◆ **What is needed**
Among the entries that follow, the required portion opens with the line containing "Keep writing the" and closes with the line containing "self.socket = socket". Give that portion again exactly, and nothing else.

◆ **Data shown**
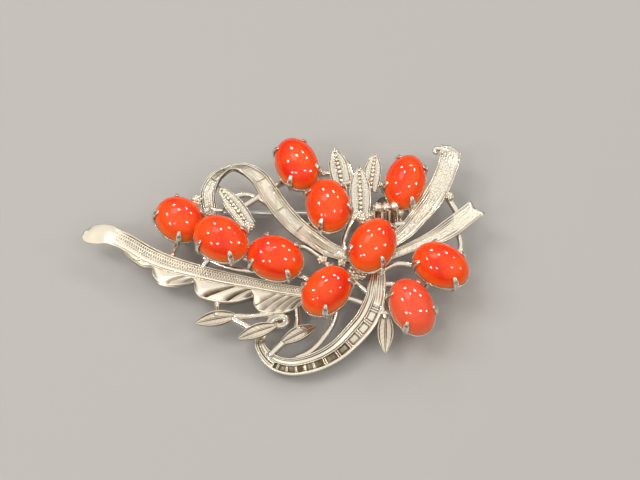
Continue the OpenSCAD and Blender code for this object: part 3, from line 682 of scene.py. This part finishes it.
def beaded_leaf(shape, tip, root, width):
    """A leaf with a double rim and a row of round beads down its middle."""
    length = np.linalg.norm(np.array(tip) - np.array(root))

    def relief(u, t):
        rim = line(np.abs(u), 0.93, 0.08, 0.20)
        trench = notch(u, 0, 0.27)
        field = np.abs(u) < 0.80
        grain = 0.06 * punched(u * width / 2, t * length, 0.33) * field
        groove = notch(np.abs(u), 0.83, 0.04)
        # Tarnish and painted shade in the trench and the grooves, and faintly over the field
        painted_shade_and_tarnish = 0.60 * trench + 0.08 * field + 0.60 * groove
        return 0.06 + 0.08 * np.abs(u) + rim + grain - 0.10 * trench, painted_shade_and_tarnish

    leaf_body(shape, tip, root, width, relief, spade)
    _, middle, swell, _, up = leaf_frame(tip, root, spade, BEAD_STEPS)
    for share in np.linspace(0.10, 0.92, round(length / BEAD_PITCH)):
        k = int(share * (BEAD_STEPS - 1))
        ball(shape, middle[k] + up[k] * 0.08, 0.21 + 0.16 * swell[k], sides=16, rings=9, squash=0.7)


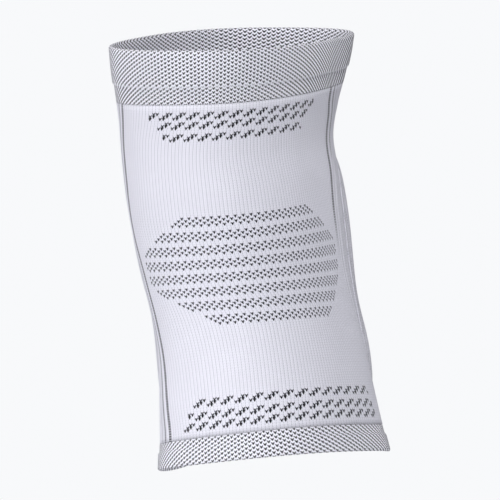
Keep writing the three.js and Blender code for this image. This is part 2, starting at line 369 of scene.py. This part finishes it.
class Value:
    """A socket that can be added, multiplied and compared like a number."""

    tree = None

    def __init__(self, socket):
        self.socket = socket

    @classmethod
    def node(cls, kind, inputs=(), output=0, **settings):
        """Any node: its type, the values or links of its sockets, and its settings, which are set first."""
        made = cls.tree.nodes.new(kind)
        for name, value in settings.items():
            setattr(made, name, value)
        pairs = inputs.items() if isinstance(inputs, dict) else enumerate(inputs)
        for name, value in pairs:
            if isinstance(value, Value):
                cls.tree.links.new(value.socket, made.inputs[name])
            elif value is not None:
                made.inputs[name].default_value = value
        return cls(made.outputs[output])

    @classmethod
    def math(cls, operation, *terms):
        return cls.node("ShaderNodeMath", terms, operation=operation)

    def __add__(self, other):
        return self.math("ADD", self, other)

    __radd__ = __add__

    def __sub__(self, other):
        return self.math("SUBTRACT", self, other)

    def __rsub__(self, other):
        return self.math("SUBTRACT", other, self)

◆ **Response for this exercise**
Keep writing the three.js and Blender code for this image. This is part 2, starting at line 369 of scene.py. This part finishes it.
class Value:
    """A socket that can be added, multiplied and compared like a number."""

    tree = None

    def __init__(self, socket):
        self.socket = socket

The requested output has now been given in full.